Jonathan Weisman and Thomas E. Ricks report on the new Democratic war funding strategy in the House.
House Democratic leaders are coming together around legislation that would fund the war through September but would withhold more than half of those funds until July, when Bush would have to report on the Iraqi government’s progress toward benchmarks such as quelling sectarian violence, disarming militias and sharing oil revenue equitably. Congress would then have to vote in late July to release the remaining funds…
The new House proposal would immediately provide about $43 billion of the $95.5 billion the administration says it needs to keep the war going through Sept. 30. That infusion would come with language establishing benchmarks of success for the Iraqi government, and it is likely to include tougher standards for resting, training and equipping troops. Binding timelines for troop withdrawals would be dropped to try to win Republican support and avoid a second veto.

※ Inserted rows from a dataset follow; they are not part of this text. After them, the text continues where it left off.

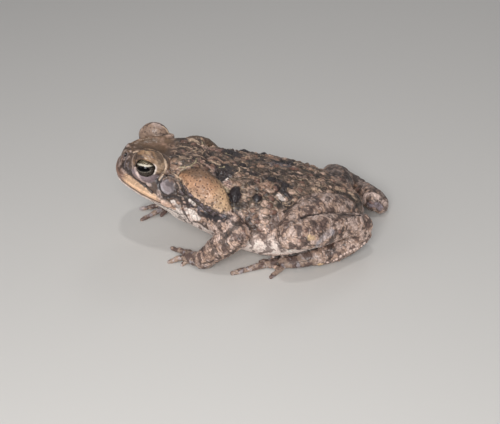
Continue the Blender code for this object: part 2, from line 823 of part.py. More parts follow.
def wart(place, normal, lie, sizes):
    """A low dome on the skin, its root sunk in."""
    length, width, height = sizes
    across = normal.cross(Vector(lie)).normalized()
    along = across.cross(normal)
    rings = []
    turns = [2 * math.pi * side / WART_SIDES for side in range(WART_SIDES)]
    for share, rise, sink in WART_RINGS:
        rings.append(
            [
                place
                + normal * (rise * height + sink)
                + along * (length * share * math.cos(turn))
                + across * (width * share * math.sin(turn))
                for turn in turns
            ]
        )
    return loft("wart", rings, place + normal * WART_ROOT, place + normal * height)


def surface_of(part):
    """A part's surface in millimetres, for finding what is near it."""
    points = [vertex.co / MM for vertex in part.data.vertices]
    return BVHTree.FromPolygons(points, [tuple(face.vertices) for face in part.data.polygons])


def core_line(name):
    """The line inside a part that its warts grow round."""
    if name == "torso":
        return [(0.0, y, middle) for y, _, middle, *_ in BODY_SECTIONS]
    if name == "head":
        return [tuple(head_point((0.0, s, HEAD_CORE))) for s in (HEAD_WARTS_FROM, NECK_Y)]
    return [row[:3] for row in LIMBS[name][0]]


def random_place(name, surface, draw):
    """A place on the back or side of a part, its normal, or nothing where the ray misses."""
    line = core_line(name)
    share = draw.random() * (len(line) - 1)
    row = int(share)
    core = Vector(line[row]).lerp(Vector(line[row + 1]), share - row)
    way = unit(Vector(line[row + 1]) - Vector(line[row]))
    across = way.cross(Vector((0.0, 0.0, 1.0))).normalized()
    turn = math.radians(draw.uniform(-WART_ARC, WART_ARC))
    outward = across.cross(way) * math.cos(turn) + across * math.sin(turn)
    place, normal, *_ = surface.ray_cast(core + outward * REACH, -outward)
    return place, normal


def is_clear(place, radius, taken, others):
    """Whether a wart here stays off the floor, the other warts and the other parts."""
    if place.z < 2 * radius:
        return False
    for near, size in taken:
        if (near - place).length < WART_SPACING * (size + radius):
            return False
    return all(other.find_nearest(place, radius + WART_MARGIN)[0] is None for other in others)


def grow_warts(part, others, draw):
    """The part's own warts, spread evenly over it and fused on in one union."""
    surface = surface_of(part)
    taken = []
    made = []
    if part.name == "torso":
        for centre, *sizes in LARGE_WARTS:
            place, normal, *_ = surface.find_nearest(Vector(centre))
            large = wart(place, normal, LARGE_WART_LIE, sizes)
            combine(large, gland("gland_seat", 1, GAP), "DIFFERENCE")
            made.append(large)
            taken.append((place, sizes[0]))
    kind = part.name.removesuffix("_left").removesuffix("_right")
    count, least, greatest = SMALL_WARTS[kind]
    count += len(made)
    for _ in range(WART_TRIES):
        place, normal = random_place(part.name, surface, draw)
        radius = draw.uniform(least, greatest)
        stretch = draw.uniform(*WART_LENGTHS)
        lie = (draw.uniform(-1, 1), draw.uniform(-1, 1), draw.uniform(-1, 1))
        if place is None or len(made) >= count:
            continue
        if not is_clear(place, radius * stretch, taken, others):
            continue
        made.append(wart(place, normal, lie, (radius * stretch, radius, radius * WART_RISE)))
        taken.append((place, radius * stretch))
    fuse_collection(part, made, "MANIFOLD")
    keep_largest(part, welding=False)


def add_warts(parts):
    """Warts on the back of the head, the body and the limbs, clear of every neighbour."""
    draw = random.Random(SEED)
    surfaces = {part.name: surface_of(part) for part in parts}
    for part in parts:
        kind = part.name.removesuffix("_left").removesuffix("_right")
        if kind in SMALL_WARTS:
            others = [surface for name, surface in surfaces.items() if name != part.name]
            grow_warts(part, others, draw)


def principled(name, colour, roughness):
    material = bpy.data.materials.new(name)
    material.use_nodes = True
    shader = material.node_tree.nodes["Principled BSDF"]
    shader.inputs["Base Color"].default_value = colour + (1.0,)
    shader.inputs["Roughness"].default_value = roughness
    shader.inputs["Metallic"].default_value = 0.0
    return material


def build():
    """Every part of the toad, as a list of objects."""
    skin = trunk()
    made = [head(skin), torso(skin)]
    remove(skin)
    for side, word in ((1, "left"), (-1, "right")):
        made.append(eye_ball("eye_" + word, side))
        made.append(eardrum("tympanum_" + word, side))
        made.append(gland("parotoid_" + word, side))
        made.append(limb_segment("upper_arm_" + word, ["parotoid_" + word]))
        made.append(limb_segment("forearm_" + word, ["upper_arm_" + word]))
        made.append(limb_segment("thigh_" + word, []))
        made.append(limb_segment("shank_" + word, ["thigh_" + word]))
        made.append(limb_segment("tarsus_" + word, ["shank_" + word]))
    hands = (("left", PALM_LEFT, FINGERS_LEFT), ("right", PALM_RIGHT, FINGERS_RIGHT))
    for word, palm, fingers in hands:
        made.append(
            paw("hand_" + word, palm, fingers, HAND_ARCH, False, HAND_TRIANGLES, ["forearm_" + word])
        )
    feet = (("left", FOOT_LEFT, TOES_LEFT), ("right", FOOT_RIGHT, TOES_RIGHT))
    for word, sole, toes in feet:
        near = ["tarsus_" + word, "shank_" + word]
        made.append(paw("foot_" + word, sole, toes, FOOT_ARCH, True, FOOT_TRIANGLES, near))
    add_warts(made)
    return made


def centre_on_floor(parts):
    """Put the origin on the floor, under the middle of the box round the whole toad."""
    places = np.array([vertex.co for part in parts for vertex in part.data.vertices])
    middle = (places.min(axis=0) + places.max(axis=0)) / 2
    for part in parts:
        part.location = (-middle[0], -middle[1], 0.0)


def place_in_collection(parts):
    """Gather the parts in the toad's own collection, each with its material."""
    finishes = {
        "eye": principled("eye", (0.05, 0.05, 0.03), 0.1),
        "parotoid": principled("gland", (0.45, 0.28, 0.14), 0.5),
        "tympanum": principled("eardrum", (0.30, 0.26, 0.30), 0.5),
        "skin": principled("skin", (0.26, 0.19, 0.14), 0.55),
    }
    home = bpy.data.collections.new("cane_toad")
    bpy.context.scene.collection.children.link(home)
    for part in parts:
        kind = part.name.split("_")[0]
        part.data.materials.clear()
        part.data.materials.append(finishes.get(kind, finishes["skin"]))
        part.data.shade_smooth()
        part.data.set_sharp_from_angle(angle=math.radians(SHARP_ANGLE))
        bpy.data.collections["workshop"].objects.unlink(part)
        home.objects.link(part)


def main():
    for existing in list(bpy.data.objects):
        bpy.data.objects.remove(existing, do_unlink=True)
    workshop = bpy.data.collections.new("workshop")
    bpy.context.scene.collection.children.link(workshop)
    parts = build()
    centre_on_floor(parts)
    place_in_collection(parts)


main()
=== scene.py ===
import math
from types import SimpleNamespace

import bmesh
import bpy
import numpy as np
from mathutils import Matrix, Vector
from mathutils.kdtree import KDTree

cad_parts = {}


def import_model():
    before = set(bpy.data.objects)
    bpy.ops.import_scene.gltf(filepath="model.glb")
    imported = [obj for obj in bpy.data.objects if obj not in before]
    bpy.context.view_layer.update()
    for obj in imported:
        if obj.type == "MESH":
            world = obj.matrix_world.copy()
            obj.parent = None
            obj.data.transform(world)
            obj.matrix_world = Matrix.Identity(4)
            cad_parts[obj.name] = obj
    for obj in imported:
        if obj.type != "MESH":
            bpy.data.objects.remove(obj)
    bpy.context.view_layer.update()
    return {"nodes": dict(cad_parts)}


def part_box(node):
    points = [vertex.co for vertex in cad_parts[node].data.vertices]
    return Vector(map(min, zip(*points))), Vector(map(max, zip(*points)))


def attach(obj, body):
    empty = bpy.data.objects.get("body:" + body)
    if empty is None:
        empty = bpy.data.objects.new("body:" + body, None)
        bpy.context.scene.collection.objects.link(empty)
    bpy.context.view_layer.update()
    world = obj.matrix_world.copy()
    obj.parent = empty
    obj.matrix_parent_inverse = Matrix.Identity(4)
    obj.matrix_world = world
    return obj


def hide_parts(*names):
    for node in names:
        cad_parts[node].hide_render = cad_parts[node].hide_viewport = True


# Cane toad: one skin over the solids, two eyes, their markings, a pale floor, light and camera.
# Sizes are millimetres in the toad's own measures: x to its left, y from the snout back, z up.


def table(text):
    """Rows of numbers from text; a comma or the end of a line closes a row."""
    rows = text.replace("\n", ",").split(",")
    return tuple(tuple(map(float, row.split())) for row in rows if row.strip())


def named(text):
    """Lines of words, a colon and rows of numbers; a line that starts with spaces goes on."""
    parts = [line.partition(":") for line in text.replace("\n ", " ").strip().splitlines()]
    return [(words.split(), table(rows)) for words, _, rows in parts]


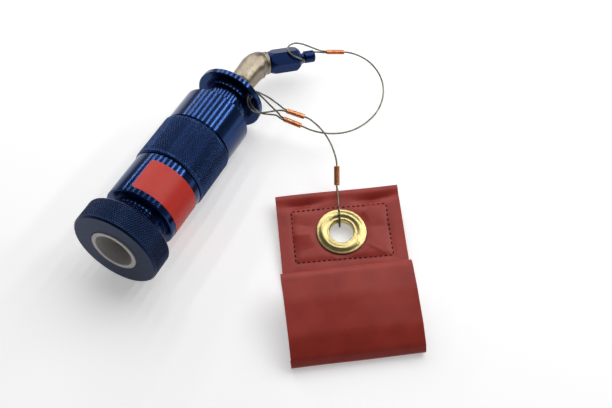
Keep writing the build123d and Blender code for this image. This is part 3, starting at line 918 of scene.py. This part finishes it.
@dataclass
class Streamer:
    """A strip of coated cloth folded in three, with a stitched patch for its eyelet."""

    width: float = 81.8
    thickness: float = 1.0
    columns: int = 90
    grommet_station: float = 30.5
    grommet_clear: float = 9.6
    stitch_box: tuple[float, float, float, float] = (12.5, 50.0, -31.5, 31.5)
    stitch_length: float = 2.1
    stitch_gap: float = 1.3
    flap_skew: float = 0.031
    flap_shift: tuple[float, float] = (-1.0, -2.0)
    folds: Profile = field(default_factory=lambda: [
        (0.0, 8.0), (62.0, 1.4), (103.0, 0.3), (108.5, 2.5), (101.5, 4.7), (66.0, 20.0),
        (70.5, 22.0), (86.0, 20.2), (108.0, 14.4), (119.0, 8.2), (122.4, 2.6), (116.0, 1.0)])
    radii: list[float] = field(default_factory=lambda: [
        90.0, 2.0, 1.2, 2.0, 1.2, 6.0, 40.0, 22.0, 6.0, 1.8])

    def middle_line(self) -> Profile:
        """Samples the strip's folded line, half its thickness above its lower face.

        Returns:
            Stations and heights, close together at the folds.
        """
        line: Profile = [self.folds[0]]
        for (x0, z0), (x1, z1), (x2, z2), radius in zip(
                self.folds, self.folds[1:], self.folds[2:], self.radii):
            into = Vector((x1 - x0, z1 - z0)).normalized()
            out = Vector((x2 - x1, z2 - z1)).normalized()
            turn = into.angle_signed(out)
            reach = radius * math.tan(abs(turn) / 2)
            start = Vector((x1, z1)) - into * reach
            side = 1 if into.x * out.y - into.y * out.x > 0 else -1
            centre = start + Vector((-into.y, into.x)) * radius * side
            steps = max(3, int(abs(turn) * max(radius, 3.0) / 1.0))
            for k in range(steps + 1):
                swing = abs(turn) * k / steps * side
                arm = start - centre
                line.append((
                    centre.x + arm.x * math.cos(swing) - arm.y * math.sin(swing),
                    centre.y + arm.x * math.sin(swing) + arm.y * math.cos(swing)))
        line.append(self.folds[-1])
        return self.shifted(self.divided(line))

    def divided(self, line: Profile, spacing: float = 0.9) -> Profile:
        """Divides a line's long runs so that no two points are far apart."""
        points: Profile = []
        for (x0, z0), (x1, z1) in zip(line, line[1:]):
            count = max(1, math.ceil(math.hypot(x1 - x0, z1 - z0) / spacing))
            points += [(x0 + (x1 - x0) * k / count, z0 + (z1 - z0) * k / count)
                       for k in range(count)]
        points.append(line[-1])
        return [p for p, q in zip(points, points[1:] + [(1e9, 0)])
                if math.hypot(q[0] - p[0], q[1] - p[1]) > 0.02]

    def shifted(self, line: Profile) -> Profile:
        """Moves a line half the cloth's thickness to its left."""
        moved: Profile = []
        for i, (x, z) in enumerate(line):
            x0, z0 = line[max(i - 1, 0)]
            x1, z1 = line[min(i + 1, len(line) - 1)]
            length = math.hypot(x1 - x0, z1 - z0)
            moved.append((x - (z1 - z0) / length * self.thickness / 2,
                          z + (x1 - x0) / length * self.thickness / 2))
        return moved

    def build(self, finishes: Finishes) -> bpy.types.Object:
        """Builds the folded strip and its stitches.

        Args:
            finishes: The adaptor's finishes.

        Returns:
            The strip's piece.
        """
        strip = StreamerFrame()
        line = self.middle_line()
        lengths = [0.0]
        for (x0, z0), (x1, z1) in zip(line, line[1:]):
            lengths.append(lengths[-1] + math.hypot(x1 - x0, z1 - z0))
        vertices: list[Vector] = []
        for (x, z), run in zip(line, lengths):
            for k in range(self.columns + 1):
                across = self.width * (k / self.columns - 0.5)
                place = self.skewed(x, across, run)
                vertices.append(strip.point(*place, z + self.wave(run, across)))
        faces: list[Sequence[int]] = []
        row = self.columns + 1
        for i in range(len(line) - 1):
            for k in range(self.columns):
                across = self.width * ((k + 0.5) / self.columns - 0.5)
                middle = (lengths[i] + lengths[i + 1]) / 2
                if math.hypot(middle - self.grommet_station, across) > self.grommet_clear:
                    a = i * row + k
                    faces.append((a, a + 1, a + row + 1, a + row))
        sheet = mesh_object("streamer_cloth", vertices, faces, finishes.cloth)
        thicken(sheet, self.thickness * MM)
        settle(sheet, Body.ADAPTOR, Slot.VINYL, "streamer")
        LOG.info("the streamer is %.0f mm long unfolded", lengths[-1])
        self.stitch(strip, line, lengths, finishes.thread)
        return sheet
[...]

The remaining $52.5 billion in the bill would be contingent on a second vote in late July, after the administration’s progress report.
I like this strategy very much. It is more imaginative than anything I have come up with and anything I have noticed bandied about the internets. It should easily pass the House. In the Senate?
The bill, which could come to a House vote as early as Friday, faces significant obstacles in the Senate. Senate Majority Leader Harry M. Reid (D-Nev.) wants to allow the House debate to unfold, in part to see whether the plan will appeal to Republicans.
I don’t think we need to worry too much about the Senate. It should pass. We may have some pesky amendments to overcome, but it should pass.
This is what I wanted. Make the President keep coming back for more money and in a weaker position each time. Combined with standards on rest, equipment, and training for the troops, the bill will essentially end the war by the so-called ‘slow bleed’ approach. And, yet, it is flexible enough to allow the military to plan ahead and for Congress to react to unforeseen circumstances.
No wonder,
…White House spokesman Tony Snow pronounced the bill “not helpful.”
Kudos to the Democratic leadership. This is good thinking.
I like this strategy very much. It is more imaginative than anything I have come up with and anything I have noticed bandied about the internets.
Yes, I had been wondering what the Dems would come up with. This strategy is pretty innovative.
Even Alexander Cockburn has observed recently that the Dems have realized that they have to respond to the popular sentiment to end the war. The way he described the Dems’ situation is that they are in a predicament of realizing that they need to respond to the peoples’ wishes, while having to deal with the chorus of the corporate media, which is still energetically agitating for an endless occupation.
The main thing that has kept me thinking that the Dems have been acting more or less responsibly on Iraq of late is comparing the Iraq war to Vietnam. After Congress started making gestures that the war in Vietnam should end, it still took years for that to actually happen. My impression is that this time around, in the case of Iraq, Congress is actually moving more forcefully. And my sense is that the reason for that is that they understand that we have been here before. Whatever their failings might be, Democrats are able to learn from history.
Hey BOO! – good piece. However- I really want to see some postings re the Senate vote on drug importation. Just check out the dems that voted to deny ALL the folks their ability to get lower priced drugs from out of the country. Now, after seeing just how ballsless these dems are, do you think for one second that they are capable of honestly fighting the goopers regarding Iraq or for that matter, anything of major import?
These bastards are all full of shit. Screw them or lets vote them out in 08- every goddamned one of them.
billjpa
…if/when the Iraqi government doesn’t meet their benchmarks? Are we then playing chicken with the money? Or do we repeat this process all over again?
I’m very uncomfortable with dropping the timelines.
Many benchmarks have come and gone already – ratifying a constitution, capturing Saddam, killing that Al-Qaeda fellow…
The Dems know that the Iraqi govt either can’t achieve the “Benchmarks” or that acheiving them won’t have any effect on the violence – thus providing a wonderful way for the US to get out of Iraq whilst shifting the blame onto the Iraqis themselves. I guess that’s a better option than staying there and just getting creamed.
As if a regime that started the second most expensive war in American history by choice, without provocation, is a credible spokesperson for what may or may not qualify as, “helpful.”
Anything BushCo considers “not helpful” must be a step in the proper direction!